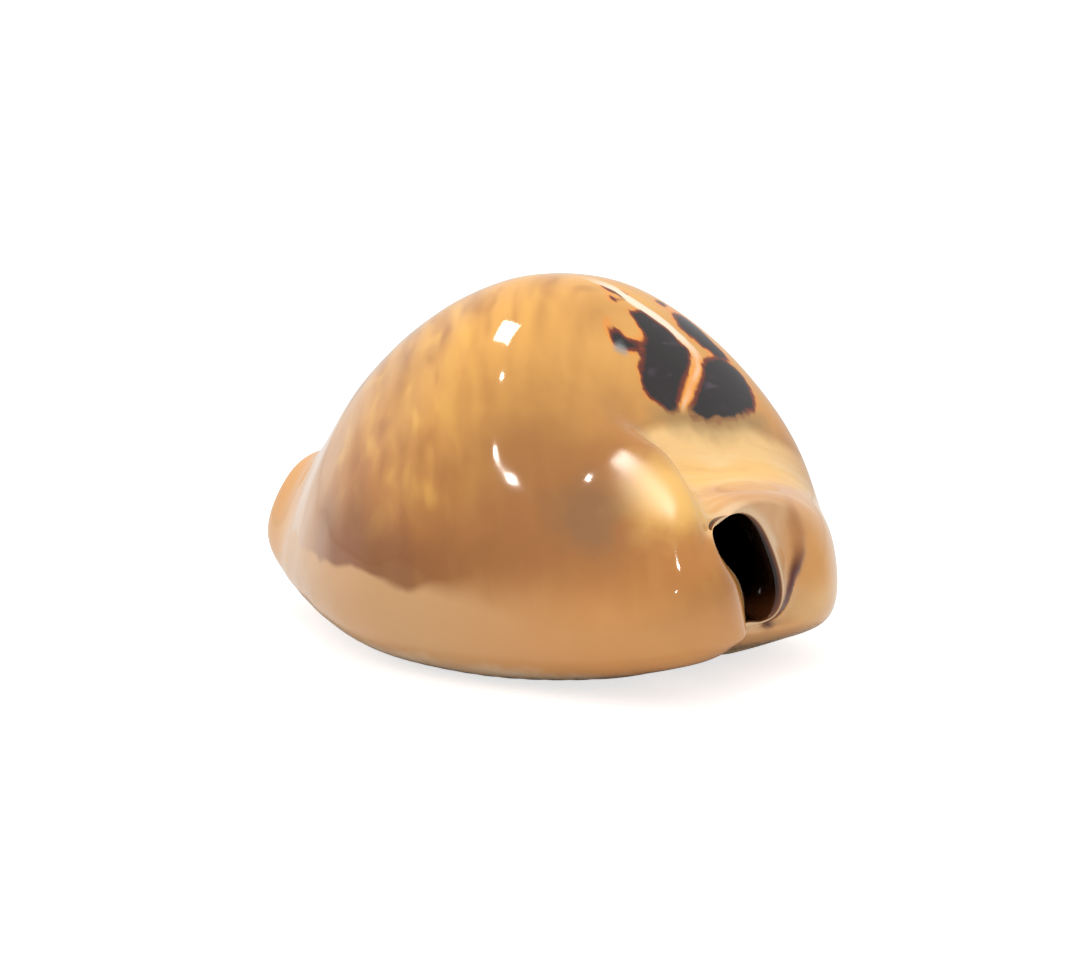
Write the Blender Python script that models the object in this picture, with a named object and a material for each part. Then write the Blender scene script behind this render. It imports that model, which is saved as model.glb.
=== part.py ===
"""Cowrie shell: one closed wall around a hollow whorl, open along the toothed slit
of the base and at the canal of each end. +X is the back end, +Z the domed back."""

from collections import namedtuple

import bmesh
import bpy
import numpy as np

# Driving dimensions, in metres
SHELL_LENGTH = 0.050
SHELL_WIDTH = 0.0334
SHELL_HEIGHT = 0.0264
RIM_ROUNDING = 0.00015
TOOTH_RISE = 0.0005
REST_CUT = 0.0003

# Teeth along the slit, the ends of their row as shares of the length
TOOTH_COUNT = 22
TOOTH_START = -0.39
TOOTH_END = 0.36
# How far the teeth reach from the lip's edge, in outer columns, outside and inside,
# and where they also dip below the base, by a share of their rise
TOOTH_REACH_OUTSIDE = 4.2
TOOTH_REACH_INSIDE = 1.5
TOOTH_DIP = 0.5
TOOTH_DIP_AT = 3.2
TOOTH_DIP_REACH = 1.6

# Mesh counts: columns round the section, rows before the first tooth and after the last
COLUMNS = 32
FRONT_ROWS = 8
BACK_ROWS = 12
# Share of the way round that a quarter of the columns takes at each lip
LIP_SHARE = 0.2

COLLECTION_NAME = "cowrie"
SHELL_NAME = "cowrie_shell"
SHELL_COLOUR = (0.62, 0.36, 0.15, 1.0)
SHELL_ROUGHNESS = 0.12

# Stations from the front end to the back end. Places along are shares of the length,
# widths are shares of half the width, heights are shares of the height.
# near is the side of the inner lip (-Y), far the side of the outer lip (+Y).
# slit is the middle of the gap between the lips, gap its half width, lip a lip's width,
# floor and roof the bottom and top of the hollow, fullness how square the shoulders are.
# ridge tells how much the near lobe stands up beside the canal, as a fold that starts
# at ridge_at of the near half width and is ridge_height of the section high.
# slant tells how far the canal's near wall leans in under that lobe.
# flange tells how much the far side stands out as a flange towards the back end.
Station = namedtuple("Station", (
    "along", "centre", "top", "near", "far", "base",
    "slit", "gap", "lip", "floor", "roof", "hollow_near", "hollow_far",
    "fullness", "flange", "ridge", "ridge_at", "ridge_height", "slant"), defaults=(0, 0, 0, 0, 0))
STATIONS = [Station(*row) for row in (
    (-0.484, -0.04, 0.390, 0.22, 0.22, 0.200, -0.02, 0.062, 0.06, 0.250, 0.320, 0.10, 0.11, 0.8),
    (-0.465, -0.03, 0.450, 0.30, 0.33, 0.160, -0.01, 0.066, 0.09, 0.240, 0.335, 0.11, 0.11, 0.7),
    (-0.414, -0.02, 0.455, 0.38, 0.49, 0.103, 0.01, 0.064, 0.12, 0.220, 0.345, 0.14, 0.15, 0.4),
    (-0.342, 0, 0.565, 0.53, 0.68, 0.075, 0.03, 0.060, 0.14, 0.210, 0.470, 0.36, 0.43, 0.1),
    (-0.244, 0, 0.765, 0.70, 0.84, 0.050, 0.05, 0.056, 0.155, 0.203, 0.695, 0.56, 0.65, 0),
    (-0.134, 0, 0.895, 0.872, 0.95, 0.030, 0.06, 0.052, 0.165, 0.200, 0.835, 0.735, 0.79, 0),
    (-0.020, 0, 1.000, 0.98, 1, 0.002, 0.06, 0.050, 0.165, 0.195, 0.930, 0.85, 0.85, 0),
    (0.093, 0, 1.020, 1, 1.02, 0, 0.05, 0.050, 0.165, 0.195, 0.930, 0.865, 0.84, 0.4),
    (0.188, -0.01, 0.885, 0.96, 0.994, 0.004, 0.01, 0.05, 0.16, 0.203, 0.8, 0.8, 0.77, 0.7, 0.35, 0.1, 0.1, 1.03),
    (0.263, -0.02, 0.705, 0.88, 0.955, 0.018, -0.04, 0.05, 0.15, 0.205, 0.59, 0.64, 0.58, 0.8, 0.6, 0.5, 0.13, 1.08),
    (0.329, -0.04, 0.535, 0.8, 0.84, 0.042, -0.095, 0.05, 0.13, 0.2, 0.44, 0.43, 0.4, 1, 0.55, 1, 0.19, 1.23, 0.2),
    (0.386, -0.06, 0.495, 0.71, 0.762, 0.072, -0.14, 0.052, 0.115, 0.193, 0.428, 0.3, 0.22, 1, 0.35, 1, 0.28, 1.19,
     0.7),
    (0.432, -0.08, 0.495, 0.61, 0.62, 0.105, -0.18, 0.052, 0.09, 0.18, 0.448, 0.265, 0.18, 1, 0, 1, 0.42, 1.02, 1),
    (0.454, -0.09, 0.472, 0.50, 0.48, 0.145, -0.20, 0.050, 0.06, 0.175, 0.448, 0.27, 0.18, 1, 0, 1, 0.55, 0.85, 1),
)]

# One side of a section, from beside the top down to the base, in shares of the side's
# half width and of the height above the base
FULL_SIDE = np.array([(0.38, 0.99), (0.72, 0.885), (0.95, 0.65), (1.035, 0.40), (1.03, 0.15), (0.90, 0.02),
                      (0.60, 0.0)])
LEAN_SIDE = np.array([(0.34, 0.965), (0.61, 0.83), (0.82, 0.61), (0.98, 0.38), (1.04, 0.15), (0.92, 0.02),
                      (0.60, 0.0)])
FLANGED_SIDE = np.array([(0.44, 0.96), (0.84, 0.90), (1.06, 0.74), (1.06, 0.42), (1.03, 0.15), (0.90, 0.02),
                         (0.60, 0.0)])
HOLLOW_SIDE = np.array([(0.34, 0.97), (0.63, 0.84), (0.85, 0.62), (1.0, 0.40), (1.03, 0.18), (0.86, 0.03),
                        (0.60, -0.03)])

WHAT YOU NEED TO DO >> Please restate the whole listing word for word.

EXPECTED ANSWER >>
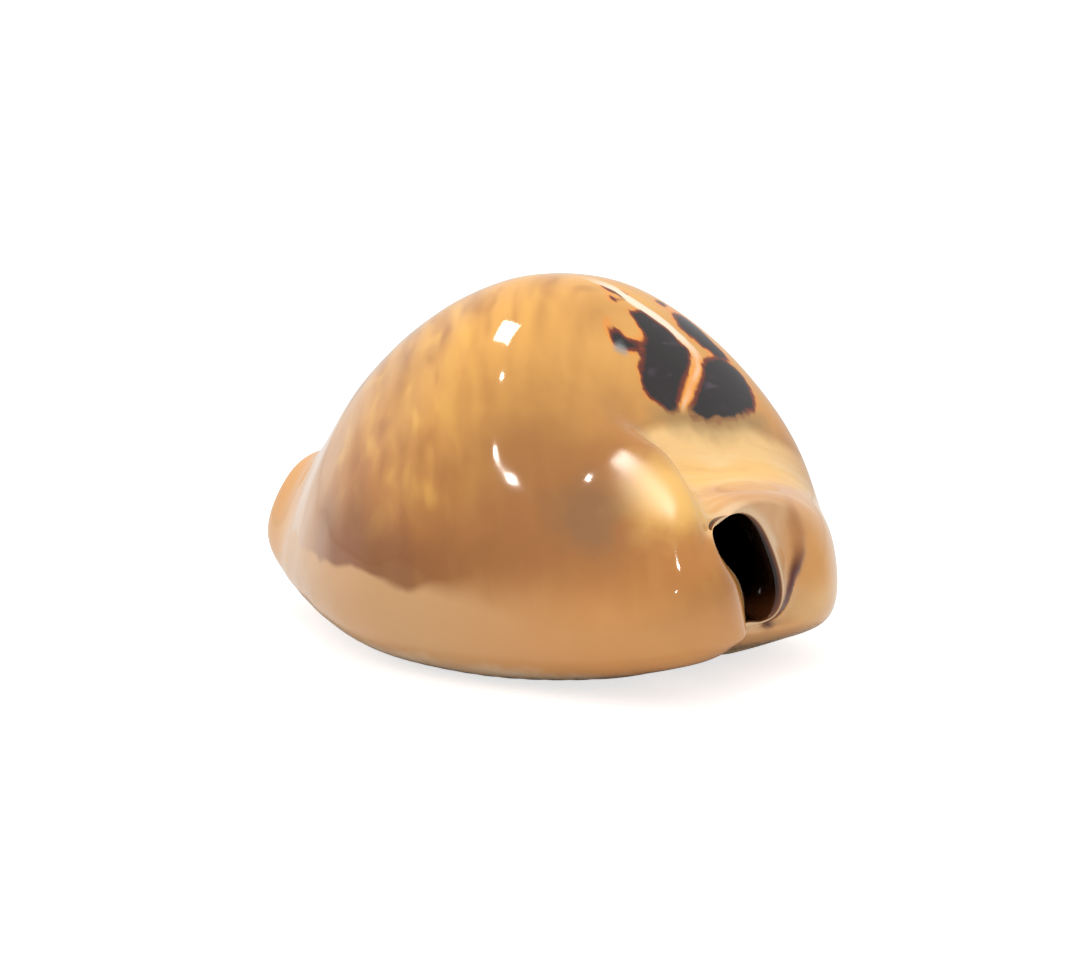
Write the Blender Python script that models the object in this picture, with a named object and a material for each part. Then write the Blender scene script behind this render. It imports that model, which is saved as model.glb.
=== part.py ===
"""Cowrie shell: one closed wall around a hollow whorl, open along the toothed slit
of the base and at the canal of each end. +X is the back end, +Z the domed back."""

from collections import namedtuple

import bmesh
import bpy
import numpy as np

# Driving dimensions, in metres
SHELL_LENGTH = 0.050
SHELL_WIDTH = 0.0334
SHELL_HEIGHT = 0.0264
RIM_ROUNDING = 0.00015
TOOTH_RISE = 0.0005
REST_CUT = 0.0003

# Teeth along the slit, the ends of their row as shares of the length
TOOTH_COUNT = 22
TOOTH_START = -0.39
TOOTH_END = 0.36
# How far the teeth reach from the lip's edge, in outer columns, outside and inside,
# and where they also dip below the base, by a share of their rise
TOOTH_REACH_OUTSIDE = 4.2
TOOTH_REACH_INSIDE = 1.5
TOOTH_DIP = 0.5
TOOTH_DIP_AT = 3.2
TOOTH_DIP_REACH = 1.6

# Mesh counts: columns round the section, rows before the first tooth and after the last
COLUMNS = 32
FRONT_ROWS = 8
BACK_ROWS = 12
# Share of the way round that a quarter of the columns takes at each lip
LIP_SHARE = 0.2

COLLECTION_NAME = "cowrie"
SHELL_NAME = "cowrie_shell"
SHELL_COLOUR = (0.62, 0.36, 0.15, 1.0)
SHELL_ROUGHNESS = 0.12

# Stations from the front end to the back end. Places along are shares of the length,
# widths are shares of half the width, heights are shares of the height.
# near is the side of the inner lip (-Y), far the side of the outer lip (+Y).
# slit is the middle of the gap between the lips, gap its half width, lip a lip's width,
# floor and roof the bottom and top of the hollow, fullness how square the shoulders are.
# ridge tells how much the near lobe stands up beside the canal, as a fold that starts
# at ridge_at of the near half width and is ridge_height of the section high.
# slant tells how far the canal's near wall leans in under that lobe.
# flange tells how much the far side stands out as a flange towards the back end.
Station = namedtuple("Station", (
    "along", "centre", "top", "near", "far", "base",
    "slit", "gap", "lip", "floor", "roof", "hollow_near", "hollow_far",
    "fullness", "flange", "ridge", "ridge_at", "ridge_height", "slant"), defaults=(0, 0, 0, 0, 0))
STATIONS = [Station(*row) for row in (
    (-0.484, -0.04, 0.390, 0.22, 0.22, 0.200, -0.02, 0.062, 0.06, 0.250, 0.320, 0.10, 0.11, 0.8),
    (-0.465, -0.03, 0.450, 0.30, 0.33, 0.160, -0.01, 0.066, 0.09, 0.240, 0.335, 0.11, 0.11, 0.7),
    (-0.414, -0.02, 0.455, 0.38, 0.49, 0.103, 0.01, 0.064, 0.12, 0.220, 0.345, 0.14, 0.15, 0.4),
    (-0.342, 0, 0.565, 0.53, 0.68, 0.075, 0.03, 0.060, 0.14, 0.210, 0.470, 0.36, 0.43, 0.1),
    (-0.244, 0, 0.765, 0.70, 0.84, 0.050, 0.05, 0.056, 0.155, 0.203, 0.695, 0.56, 0.65, 0),
    (-0.134, 0, 0.895, 0.872, 0.95, 0.030, 0.06, 0.052, 0.165, 0.200, 0.835, 0.735, 0.79, 0),
    (-0.020, 0, 1.000, 0.98, 1, 0.002, 0.06, 0.050, 0.165, 0.195, 0.930, 0.85, 0.85, 0),
    (0.093, 0, 1.020, 1, 1.02, 0, 0.05, 0.050, 0.165, 0.195, 0.930, 0.865, 0.84, 0.4),
    (0.188, -0.01, 0.885, 0.96, 0.994, 0.004, 0.01, 0.05, 0.16, 0.203, 0.8, 0.8, 0.77, 0.7, 0.35, 0.1, 0.1, 1.03),
    (0.263, -0.02, 0.705, 0.88, 0.955, 0.018, -0.04, 0.05, 0.15, 0.205, 0.59, 0.64, 0.58, 0.8, 0.6, 0.5, 0.13, 1.08),
    (0.329, -0.04, 0.535, 0.8, 0.84, 0.042, -0.095, 0.05, 0.13, 0.2, 0.44, 0.43, 0.4, 1, 0.55, 1, 0.19, 1.23, 0.2),
    (0.386, -0.06, 0.495, 0.71, 0.762, 0.072, -0.14, 0.052, 0.115, 0.193, 0.428, 0.3, 0.22, 1, 0.35, 1, 0.28, 1.19,
     0.7),
    (0.432, -0.08, 0.495, 0.61, 0.62, 0.105, -0.18, 0.052, 0.09, 0.18, 0.448, 0.265, 0.18, 1, 0, 1, 0.42, 1.02, 1),
    (0.454, -0.09, 0.472, 0.50, 0.48, 0.145, -0.20, 0.050, 0.06, 0.175, 0.448, 0.27, 0.18, 1, 0, 1, 0.55, 0.85, 1),
)]

# One side of a section, from beside the top down to the base, in shares of the side's
# half width and of the height above the base
FULL_SIDE = np.array([(0.38, 0.99), (0.72, 0.885), (0.95, 0.65), (1.035, 0.40), (1.03, 0.15), (0.90, 0.02),
                      (0.60, 0.0)])
LEAN_SIDE = np.array([(0.34, 0.965), (0.61, 0.83), (0.82, 0.61), (0.98, 0.38), (1.04, 0.15), (0.92, 0.02),
                      (0.60, 0.0)])
FLANGED_SIDE = np.array([(0.44, 0.96), (0.84, 0.90), (1.06, 0.74), (1.06, 0.42), (1.03, 0.15), (0.90, 0.02),
                         (0.60, 0.0)])
HOLLOW_SIDE = np.array([(0.34, 0.97), (0.63, 0.84), (0.85, 0.62), (1.0, 0.40), (1.03, 0.18), (0.86, 0.03),
                        (0.60, -0.03)])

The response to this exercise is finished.